Grounding Assessments
The Life Leaders Digest
ONTOLOGICAL PERSPECTIVE - LANGUAGE - THINKING
You are constantly making assessments as you speak and listen to others and yourself. Because you created them you have a tendency to believe that they are true. To believe that drinking red wine is bad for you belies the health benefits of drinking moderate amounts of it. The assessment might be the result of a bad personal experience with alcohol in the past, or perhaps a family member who died from actions of a drunk driver. Assessments are not trivial. They are often not based of verifiable facts, but they may be 'true' to the observer.
Making grounded assessments is a complex skill. This is because you are having to ask yourself critical questions from a number of perspectives in order to judge whether your assessments are trustworthy and will lead to actions and outcomes that will add value. The danger lies in using more assessments to justify your assessments, when you should be exploring relevant assertions. See assessments and assertions. It is important to note that it is the listeners and not the speakers who will decide if an assessment is grounded or not. Nomatter how hard the assessor works to convince the listener it is what the listener accepts that matters. It is therefore a good idea to put yourself in the shoes of the listener and reflect on how your choice of words, mood and body language will be interpreted.
Critical Reflection
If someone comments that their boss is lazy, unreliable and a hopeless manager, to what extent might this assessment shared by others? For this to happen the meaning given to the statement has to be substantiated. It is not a grounded assessment until it has been reassessed or subjected to critical reflection. For example, when you make detailed observations aiming for accuracy and breadth. You make sense of each observation in its context, framework or domain of knowledge. It becomes critical reflection when you add depth and breadth to the meanings by asking questions about, and relating meanings to, a spectrum of personal and professional issues.
Concerns
You may want to question what is being served by making the assessment. What does this assessment say about you and your personal or professional concerns? What do you gain or stand to lose by holding on to these concerns?
Specifics
What specific area of your life or work is your assessment being applied? Generalisations are not acceptable. Always? A negative self-assessment may not be applicable to all situations - so be clear about what particular instances you are assessing.
Standards
What criteria and whose standards are you applying when making your assessment, or do you think you were born with them? Why is the standard you are applying in your judgements important to you? What makes them acceptable and are they still relevant to the situation you are observing?
Verification
How many past events and specific behaviours can you point to that can substantiate your assessment? Are they saying more about how you define truth or a fact, than what or who you are assessing? Is it just your opinion or can others back it up with examples? Are you just seeing what you believe to be the case or are you being objective in your assessment.
Accountability
What facts or evidence can you identify that do not support your assessment? It is necessary to seek the views of others to weigh the evidence both for and against your assessment. Critical reflection requires you to be rigorous and accountable with your opinions.
Ontology
The more existential aspects cannot be ignored. Are you aware of the language, mood and body state you are adopting when you make the assessment? Are you in a state of frustration or anxiety? How is this reflected in your body posture, gestures, words and tone of voice?
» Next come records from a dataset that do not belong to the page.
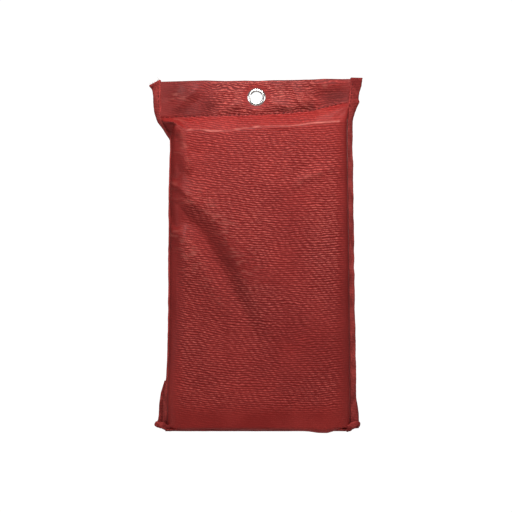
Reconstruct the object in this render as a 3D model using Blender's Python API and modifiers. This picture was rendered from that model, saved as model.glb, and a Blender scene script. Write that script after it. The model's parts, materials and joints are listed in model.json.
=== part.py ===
"""Fire blanket in a soft red wall pouch: the folded blanket, its two pull tapes, the sewn pouch
with a closing flap round its bottom mouth, and the header with the hanging eyelet.

Metres, +Z up, the front of the pouch faces -Y. The origin is at the middle of the base.
The pouch hangs by its eyelet; the flap and the blanket are shown closed and stowed."""

import math

import bmesh
import bpy
from mathutils import Matrix, Vector

# Driving dimensions
BLANKET_WIDTH = 0.1416
BLANKET_HEIGHT = 0.250
BLANKET_DEPTH = 0.020
BLANKET_ROUND = 0.006

CLOTH = 0.0008
SHOULDER_HEIGHT = 0.0066
CORNER_ROUND = 0.0075
HEADER_HEIGHT = 0.0262
HEADER_LEAN = math.radians(12)
BINDING_WIDTH = 0.0116
BINDING_THICKNESS = 0.0016
BINDING_TURNED_BACK = math.radians(85)
BINDING_FLARED = math.radians(18)
BINDING_TURN_LENGTH = 0.024
BINDING_FLARE_HEIGHT = 0.030
BINDING_END_LENGTH = 0.0012

EYELET_HOLE_RADIUS = 0.00485
EYELET_WALL = 0.00065
EYELET_FLANGE_RADIUS = 0.0074
EYELET_FLANGE_THICKNESS = 0.0009
EYELET_CURL = 0.0009
EYELET_BELOW_EDGE = 0.0148
WASHER_THICKNESS = 0.0006

SEAM_RADIUS = 0.0012
FOLD_RADIUS = 0.0008
FLAP_HEIGHT = 0.0385
HEM_HEIGHT = 0.006
HEM_THICKNESS = 0.0016

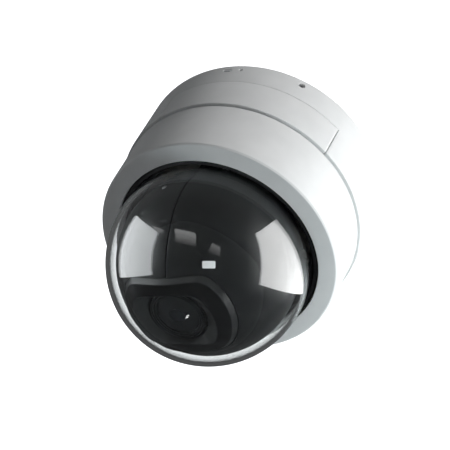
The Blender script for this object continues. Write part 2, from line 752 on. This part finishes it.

Undertaking Performance Reviews
Grounding assessments in this way enables you to provide feedback in a rigorous and compassionate way. Look for the positive observations that can be used to address the negative ones. This is more likely to induce more learning and a motivation to make the small changes that will make a difference. When you take care to ground your assessments through critical reflection you can create stronger and more resilient relationships. Try applying the above to a performance review and see what it reveals about you and the value of you assessment.